The violent deaths of the Gracchi marked a turning point in Roman history. Previously, while political debate in Rome had often been heated and acrimonious, it had not involved outright violence and bloodshed. The episode of the Gracchi brothers, however, shattered long-established traditions and constitutional norms, making violence an acceptable part of the political process in the Republic. The course was now set inexorably to the violent, unconstitutional usurpations of power by Marius, Sulla, Caesar, and the eventual collapse of the Republic altogether. What rose from the ashes was the autocratic Empire, which certainly reached great heights of power and culture, but was in no way at all a free society.

When I reflect on the steady consolidation of larger and larger shares of the economy into a few powerful corporations and the terrifying potential of the automation/robotic/artificial intelligence combination to entirely replace human workers rather than simply make individual workers more productive, I am filled with foreboding. To me, the consequences might well be similar to those that swept through the Roman Republic when the small landowners were dispossessed of their farms during the 2nd Century BC. Now, as happened then, the gates will be opened for charismatic populists, for either well-meaning or self-serving purposes, to shatter the foundations of the society and so wreck its governmental framework that the whole structure will eventually fall apart.

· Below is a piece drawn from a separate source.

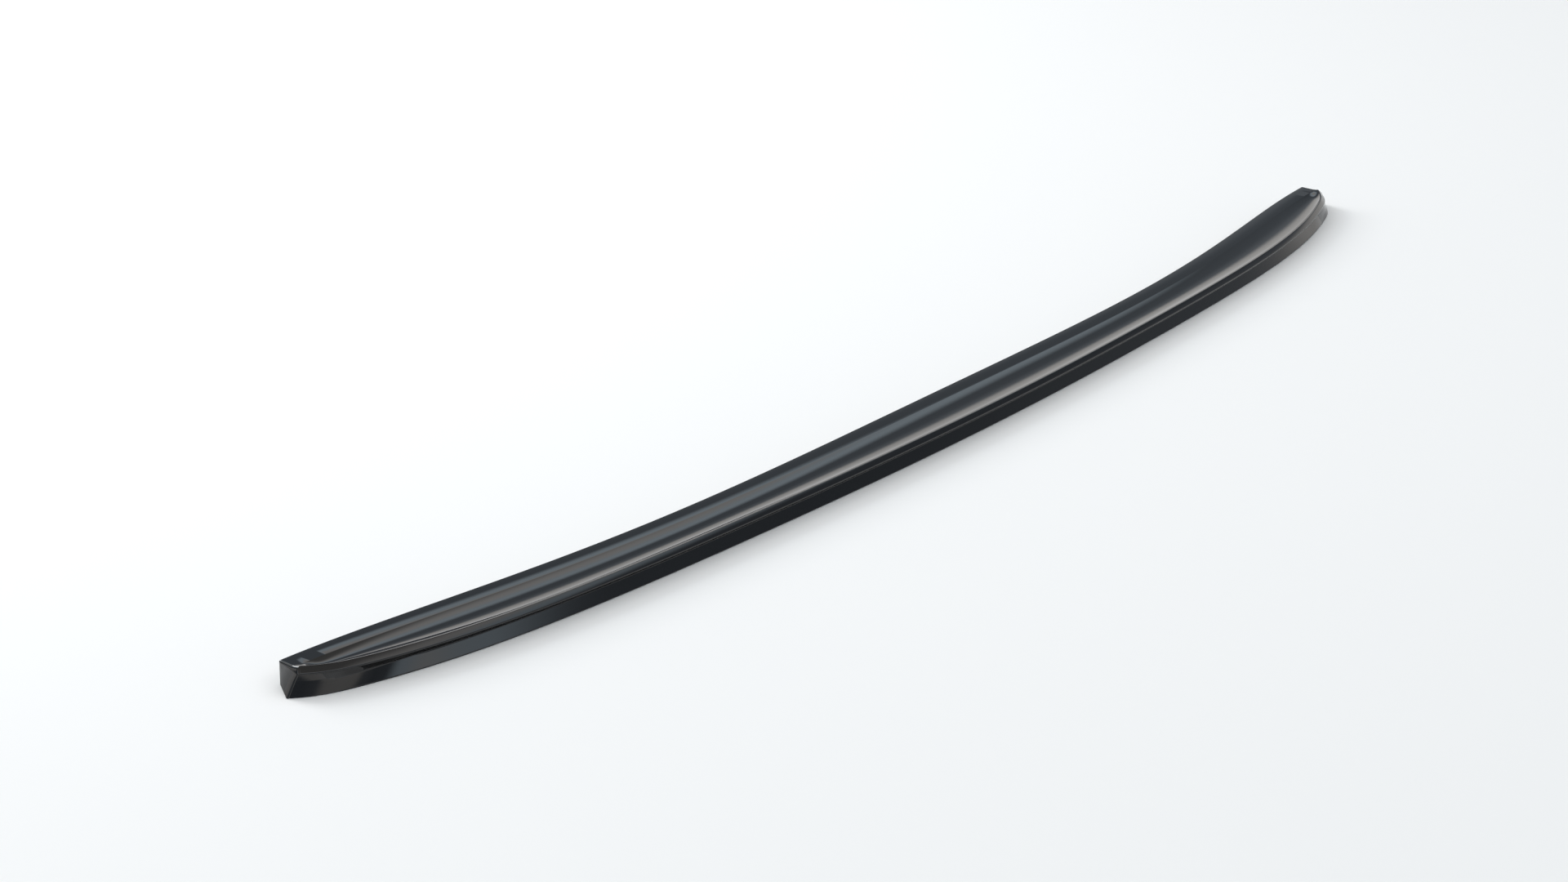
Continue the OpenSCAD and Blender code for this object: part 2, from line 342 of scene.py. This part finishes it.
def release_film():
    material, tree, out = new_material("red_release_film")
    run = add(tree, "ShaderNodeUVMap", {"uv_map": "run"})
    split = add(tree, "ShaderNodeSeparateXYZ", {}, {"Vector": run.outputs["UV"]})

    def math(op, a, b=None):
        """One arithmetic step on sockets or numbers."""
        node = tree.nodes.new("ShaderNodeMath")
        node.operation = op
        for index, value in enumerate((a, b)):
            if value is None:
                continue
            if isinstance(value, (int, float)):
                node.inputs[index].default_value = value
            else:
                tree.links.new(value, node.inputs[index])
        return node.outputs[0]

    along = math("MULTIPLY", math("FRACT", math("DIVIDE", split.outputs["X"], MARK_PITCH)), MARK_PITCH)
    across = split.outputs["Y"]

    def mark(u, v, half_u, half_v):
        """1 inside a small ellipse at (u, v) in each pitch, 0 outside it."""
        du = math("DIVIDE", math("SUBTRACT", along, u), half_u)
        dv = math("DIVIDE", math("SUBTRACT", across, v), half_v)
        reach = math("ADD", math("MULTIPLY", du, du), math("MULTIPLY", dv, dv))
        return math("LESS_THAN", reach, 1.0)

    ticks = mark(3 * MM, 0.3 * MM, 0.45 * MM, 1.1 * MM)
    dots_a = mark(6 * MM, 2.4 * MM, 0.5 * MM, 0.35 * MM)
    dots_b = mark(11 * MM, 3.8 * MM, 0.5 * MM, 0.35 * MM)
    ink = math("MAXIMUM", ticks, math("MAXIMUM", dots_a, dots_b))
    place = add(tree, "ShaderNodeTexCoord")
    cloud = add(tree, "ShaderNodeTexNoise", {"Scale": 90.0, "Detail": 2.0},
                {"Vector": place.outputs["Object"]})
    dye = add(tree, "ShaderNodeMix", {"data_type": "RGBA", 6: linear("b01c1f"), 7: linear("c8272a")},
              {0: cloud.outputs["Fac"]})
    tint = add(tree, "ShaderNodeMix", {"data_type": "RGBA", 7: linear("141010")},
               {0: ink, 6: dye.outputs[2]})
    bump = add(tree, "ShaderNodeBump", {"Strength": 0.15, "Distance": 0.0003},
               {"Height": cloud.outputs["Fac"]})
    shade = add(tree, "ShaderNodeBsdfPrincipled", {"Roughness": 0.32, "IOR": 1.51},
                {"Base Color": tint.outputs[2], "Normal": bump.outputs["Normal"]})
    tree.links.new(shade.outputs["BSDF"], out.inputs["Surface"])
    return material


# %% [markdown]
# ### Cured adhesive
# The two shells are joined by beads of a grey two-part adhesive: a rough, slightly
# lumpy surface.


# %% Cured adhesive
def cured_adhesive():
    material, tree, out = new_material("grey_structural_adhesive")
    place = add(tree, "ShaderNodeTexCoord")
    lumps = add(tree, "ShaderNodeTexNoise", {"Scale": 260.0, "Detail": 3.0},
                {"Vector": place.outputs["Object"]})
    tint = add(tree, "ShaderNodeMix", {"data_type": "RGBA", 6: linear("6f6e68"), 7: linear("8b8a83")},
               {0: lumps.outputs["Fac"]})
    bump = add(tree, "ShaderNodeBump", {"Strength": 0.6, "Distance": 0.0005},
               {"Height": lumps.outputs["Fac"]})
    shade = add(tree, "ShaderNodeBsdfPrincipled", {"Roughness": 0.5, "IOR": 1.5},
                {"Base Color": tint.outputs[2], "Normal": bump.outputs["Normal"]})
    tree.links.new(shade.outputs["BSDF"], out.inputs["Surface"])
    return material


GLOSS, SATIN, FOAM = gloss_black_abs(), satin_black_abs(), acrylic_foam()
FILM, GLUE = release_film(), cured_adhesive()
print("materials:", [m.name for m in (GLOSS, SATIN, FOAM, FILM, GLUE)])

# %% [markdown]
# ## The top shell
# One skin makes the whole show side: a flat band along the front, a shallow dish behind
# it, a raised crest, a lip that turns under, and a rim that flares out to its foot. The
# section's corners are rounded with arcs. Each point of the section hangs on the front
# edge, on the rear edge or between them, so that one section serves every station.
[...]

We are currently living through an age in which the dangers of populist demagoguery are all too clear. How much more dangerous will populism be if measures aren't taken to ensure an economy that has enough worthwhile jobs for its labor force? Decades from now, when tens of millions may have been thrown out of work by artificially intelligence robots, how much more easy will it be for unscrupulous demagogues to whip the people up into frenzies?

It is, at the very least, something to think about.